Java See if a number can be square/cube rooted

Question

I would like to square/cube root but also 4,5,etc. how would I do this?
I can do square

public static boolean isSquareNumber(int n) {
    int a  = (int) Math.sqrt(n);
    if(Math.pow(a, 2) == n) {
        return true;
    } else {
        return false;
    }
}

How would I do this for other powers?

Answer 1

The hole issue is about how you are addressing the problem(IMHO)

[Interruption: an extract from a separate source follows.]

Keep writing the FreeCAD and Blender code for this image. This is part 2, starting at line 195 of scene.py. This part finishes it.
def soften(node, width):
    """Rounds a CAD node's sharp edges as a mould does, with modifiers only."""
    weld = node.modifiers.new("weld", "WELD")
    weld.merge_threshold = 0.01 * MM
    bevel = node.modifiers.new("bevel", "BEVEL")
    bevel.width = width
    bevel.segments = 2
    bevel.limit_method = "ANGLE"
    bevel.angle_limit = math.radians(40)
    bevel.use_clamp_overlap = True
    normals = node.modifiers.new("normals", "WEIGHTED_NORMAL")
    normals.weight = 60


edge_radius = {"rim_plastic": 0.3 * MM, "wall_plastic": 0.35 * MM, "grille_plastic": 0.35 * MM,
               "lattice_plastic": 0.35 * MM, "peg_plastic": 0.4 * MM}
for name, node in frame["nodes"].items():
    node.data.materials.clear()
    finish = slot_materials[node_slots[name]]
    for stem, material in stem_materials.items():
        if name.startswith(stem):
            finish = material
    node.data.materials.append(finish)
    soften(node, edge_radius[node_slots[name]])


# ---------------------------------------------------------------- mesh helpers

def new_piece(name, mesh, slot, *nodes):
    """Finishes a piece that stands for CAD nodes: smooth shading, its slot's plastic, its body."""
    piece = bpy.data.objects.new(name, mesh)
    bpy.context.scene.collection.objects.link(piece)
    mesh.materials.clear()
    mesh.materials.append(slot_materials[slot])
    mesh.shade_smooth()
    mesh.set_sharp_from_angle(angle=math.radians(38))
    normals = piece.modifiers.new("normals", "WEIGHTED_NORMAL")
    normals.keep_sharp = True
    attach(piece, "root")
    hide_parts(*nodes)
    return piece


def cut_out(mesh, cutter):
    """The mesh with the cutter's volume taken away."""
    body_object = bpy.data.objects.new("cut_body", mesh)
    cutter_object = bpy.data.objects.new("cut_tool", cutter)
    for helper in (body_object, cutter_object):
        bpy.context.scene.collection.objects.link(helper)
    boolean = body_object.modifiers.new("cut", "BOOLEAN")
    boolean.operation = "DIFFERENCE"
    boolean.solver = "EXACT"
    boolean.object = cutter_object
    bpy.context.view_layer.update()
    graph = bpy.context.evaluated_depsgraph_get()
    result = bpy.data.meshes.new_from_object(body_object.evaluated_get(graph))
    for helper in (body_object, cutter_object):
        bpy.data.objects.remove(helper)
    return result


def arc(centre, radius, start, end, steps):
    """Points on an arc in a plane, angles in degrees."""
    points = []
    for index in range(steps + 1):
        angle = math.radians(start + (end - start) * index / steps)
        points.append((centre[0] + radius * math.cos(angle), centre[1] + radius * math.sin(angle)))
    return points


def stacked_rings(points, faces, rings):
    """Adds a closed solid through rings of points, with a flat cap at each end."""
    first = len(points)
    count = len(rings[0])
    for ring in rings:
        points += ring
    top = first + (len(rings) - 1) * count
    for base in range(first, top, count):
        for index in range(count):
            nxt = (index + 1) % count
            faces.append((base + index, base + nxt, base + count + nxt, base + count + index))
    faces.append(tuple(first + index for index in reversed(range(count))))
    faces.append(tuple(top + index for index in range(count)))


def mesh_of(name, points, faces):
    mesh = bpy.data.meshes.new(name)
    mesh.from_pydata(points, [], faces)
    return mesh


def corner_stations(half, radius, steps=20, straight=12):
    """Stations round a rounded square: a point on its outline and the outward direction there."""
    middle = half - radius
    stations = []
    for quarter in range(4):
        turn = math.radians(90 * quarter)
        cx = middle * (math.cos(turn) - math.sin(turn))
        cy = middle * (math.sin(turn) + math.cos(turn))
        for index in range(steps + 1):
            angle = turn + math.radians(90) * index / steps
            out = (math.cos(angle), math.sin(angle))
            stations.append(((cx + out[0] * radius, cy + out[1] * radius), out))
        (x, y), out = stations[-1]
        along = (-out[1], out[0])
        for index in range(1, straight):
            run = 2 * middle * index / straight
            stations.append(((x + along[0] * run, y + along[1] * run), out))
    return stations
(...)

a number x can be rooted to a base n if:

the x^(1/n) is an integer, where n > 0

therefore the approach could be:

public static void main(final String[] args) {
    for (int i = 1; i <= 10; i++) {
        System.out.println(" has " + i + " exactly a root base2(square)? " + isRootInteger(i, 2));
        System.out.println(" has " + i + " exactly a root base3(cubic)? " + isRootInteger(i, 3));
    }

}

public static boolean isRootInteger(int number, int root) {
    double dResult = Math.pow(number, 1.0 / root);

    if ((dResult == Math.floor(dResult)) && !Double.isInfinite(dResult)) {
        return true;
    }
    return false;
}

Answer 2

If you take the power and find the inverse of it, 1/power it gives you the root of that power.

public static boolean isPowerNumber(int n, double power) {
    int a = (int) Math.pow(n, (1/power));
    if(Math.pow(a,power) == n) {
        return true;
    } else {
        return false;
    }
}

Here is the code that you will need.